§ Your goal
Work out the number of lines with "from" in them. Reply with that number and no other words.

····················

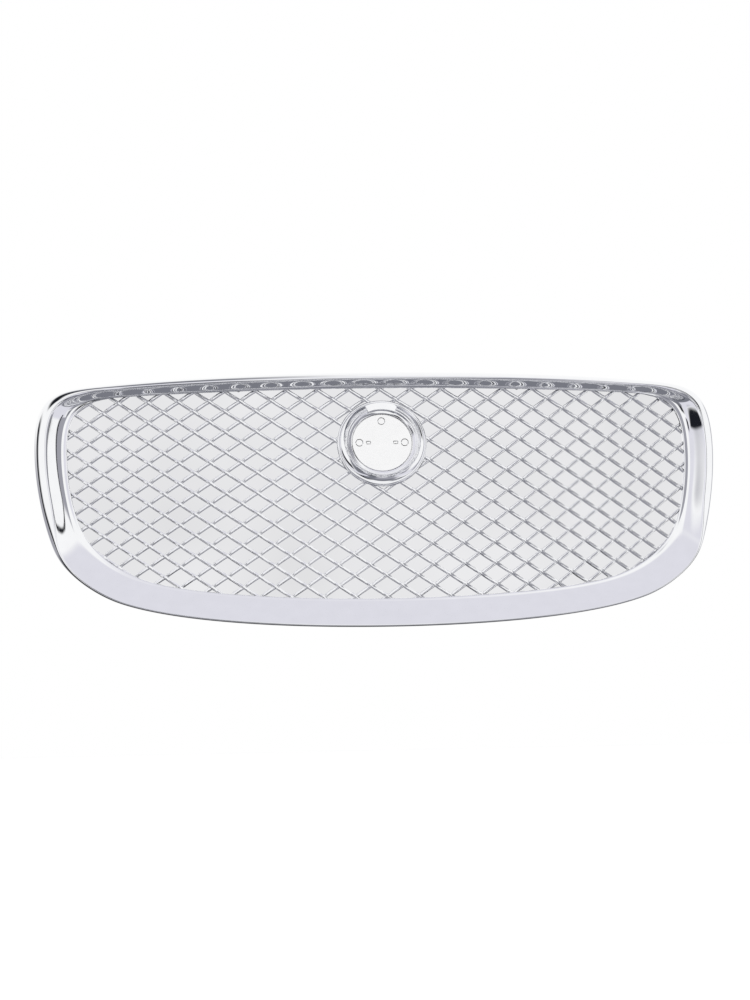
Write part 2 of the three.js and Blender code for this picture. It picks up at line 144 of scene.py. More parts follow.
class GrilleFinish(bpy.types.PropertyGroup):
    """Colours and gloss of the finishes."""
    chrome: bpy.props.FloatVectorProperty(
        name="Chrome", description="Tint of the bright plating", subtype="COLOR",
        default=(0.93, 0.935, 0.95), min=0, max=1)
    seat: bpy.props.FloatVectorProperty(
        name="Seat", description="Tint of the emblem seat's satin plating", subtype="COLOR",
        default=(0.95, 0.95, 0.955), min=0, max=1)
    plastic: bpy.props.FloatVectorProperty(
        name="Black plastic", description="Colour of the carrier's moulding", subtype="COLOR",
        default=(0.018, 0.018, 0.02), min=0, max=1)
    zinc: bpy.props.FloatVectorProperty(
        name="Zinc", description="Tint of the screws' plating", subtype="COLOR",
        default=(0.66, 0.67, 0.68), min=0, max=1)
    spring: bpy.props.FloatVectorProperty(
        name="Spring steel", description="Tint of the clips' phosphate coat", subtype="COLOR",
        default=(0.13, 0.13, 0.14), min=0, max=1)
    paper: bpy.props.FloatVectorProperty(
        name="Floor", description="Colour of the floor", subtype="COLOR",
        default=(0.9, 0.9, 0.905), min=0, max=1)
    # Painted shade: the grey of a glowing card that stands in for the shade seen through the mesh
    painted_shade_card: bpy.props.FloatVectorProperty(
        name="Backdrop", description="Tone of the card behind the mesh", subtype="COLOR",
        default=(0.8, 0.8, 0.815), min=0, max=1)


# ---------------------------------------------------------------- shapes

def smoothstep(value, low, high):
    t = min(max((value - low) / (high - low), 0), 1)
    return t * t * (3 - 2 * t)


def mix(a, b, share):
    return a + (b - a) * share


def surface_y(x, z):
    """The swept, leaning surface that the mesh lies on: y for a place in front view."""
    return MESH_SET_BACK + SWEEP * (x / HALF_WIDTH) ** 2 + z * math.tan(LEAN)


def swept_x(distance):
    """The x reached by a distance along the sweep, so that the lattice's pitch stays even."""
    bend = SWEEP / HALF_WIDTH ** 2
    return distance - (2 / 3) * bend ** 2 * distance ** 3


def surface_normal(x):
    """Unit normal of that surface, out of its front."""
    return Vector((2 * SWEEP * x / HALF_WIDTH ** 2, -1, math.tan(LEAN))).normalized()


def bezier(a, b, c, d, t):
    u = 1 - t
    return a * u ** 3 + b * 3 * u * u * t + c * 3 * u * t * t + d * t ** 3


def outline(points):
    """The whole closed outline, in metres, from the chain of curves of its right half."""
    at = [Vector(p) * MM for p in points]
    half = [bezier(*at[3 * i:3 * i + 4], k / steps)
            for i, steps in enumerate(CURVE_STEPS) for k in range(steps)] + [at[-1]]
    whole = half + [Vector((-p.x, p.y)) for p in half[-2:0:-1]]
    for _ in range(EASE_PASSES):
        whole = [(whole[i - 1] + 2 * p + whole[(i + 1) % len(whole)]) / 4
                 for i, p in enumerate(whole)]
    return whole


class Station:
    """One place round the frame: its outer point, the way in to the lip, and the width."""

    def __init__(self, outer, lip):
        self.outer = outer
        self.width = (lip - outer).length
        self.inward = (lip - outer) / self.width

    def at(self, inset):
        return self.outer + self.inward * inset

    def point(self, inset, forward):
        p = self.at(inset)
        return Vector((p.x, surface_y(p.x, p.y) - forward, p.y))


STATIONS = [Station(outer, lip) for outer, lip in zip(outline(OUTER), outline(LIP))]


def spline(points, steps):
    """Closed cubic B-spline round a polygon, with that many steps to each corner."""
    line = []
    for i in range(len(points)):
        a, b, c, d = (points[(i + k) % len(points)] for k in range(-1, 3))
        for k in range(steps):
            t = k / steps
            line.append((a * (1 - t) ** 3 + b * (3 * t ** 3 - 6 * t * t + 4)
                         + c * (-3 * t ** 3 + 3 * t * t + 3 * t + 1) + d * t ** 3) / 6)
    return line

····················

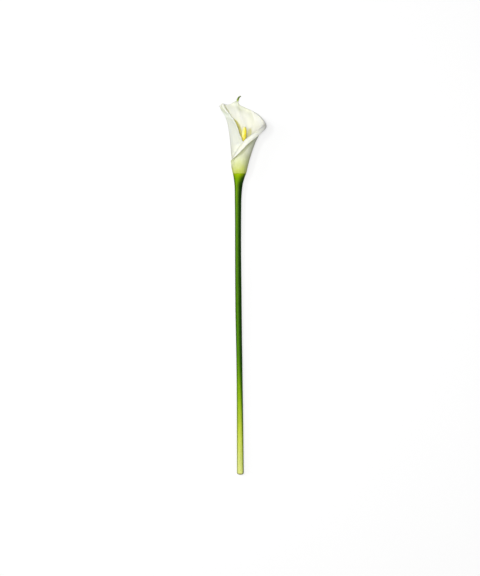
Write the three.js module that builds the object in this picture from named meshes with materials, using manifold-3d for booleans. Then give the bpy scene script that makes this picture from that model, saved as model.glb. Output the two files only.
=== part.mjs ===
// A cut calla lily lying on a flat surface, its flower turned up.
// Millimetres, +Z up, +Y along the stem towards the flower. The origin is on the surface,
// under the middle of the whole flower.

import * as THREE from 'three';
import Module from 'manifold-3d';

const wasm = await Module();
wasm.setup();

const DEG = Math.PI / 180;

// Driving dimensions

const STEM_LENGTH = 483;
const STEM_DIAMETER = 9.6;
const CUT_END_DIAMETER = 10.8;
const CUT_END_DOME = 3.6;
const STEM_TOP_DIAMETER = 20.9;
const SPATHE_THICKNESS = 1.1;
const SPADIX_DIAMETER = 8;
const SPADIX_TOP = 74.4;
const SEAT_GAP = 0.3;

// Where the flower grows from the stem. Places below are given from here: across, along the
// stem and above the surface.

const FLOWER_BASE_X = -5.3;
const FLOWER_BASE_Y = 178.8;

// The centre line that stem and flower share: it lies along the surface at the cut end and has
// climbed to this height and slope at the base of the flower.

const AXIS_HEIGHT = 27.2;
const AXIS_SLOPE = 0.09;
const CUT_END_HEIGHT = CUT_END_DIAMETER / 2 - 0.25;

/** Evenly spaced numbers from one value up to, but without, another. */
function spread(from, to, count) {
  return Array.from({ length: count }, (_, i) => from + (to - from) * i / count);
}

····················

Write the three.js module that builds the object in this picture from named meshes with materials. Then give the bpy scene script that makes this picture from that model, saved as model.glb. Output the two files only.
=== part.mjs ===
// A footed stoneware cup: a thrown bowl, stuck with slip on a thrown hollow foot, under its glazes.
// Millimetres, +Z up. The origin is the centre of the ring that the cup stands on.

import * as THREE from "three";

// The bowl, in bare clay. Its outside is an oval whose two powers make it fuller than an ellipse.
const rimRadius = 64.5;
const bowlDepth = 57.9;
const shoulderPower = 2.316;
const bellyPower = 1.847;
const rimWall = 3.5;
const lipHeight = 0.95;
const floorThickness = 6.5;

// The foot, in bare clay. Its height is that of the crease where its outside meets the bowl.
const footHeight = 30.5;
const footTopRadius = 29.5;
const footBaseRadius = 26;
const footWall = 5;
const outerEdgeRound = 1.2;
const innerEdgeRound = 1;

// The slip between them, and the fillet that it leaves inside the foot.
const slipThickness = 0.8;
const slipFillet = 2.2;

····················

§ Written answer
10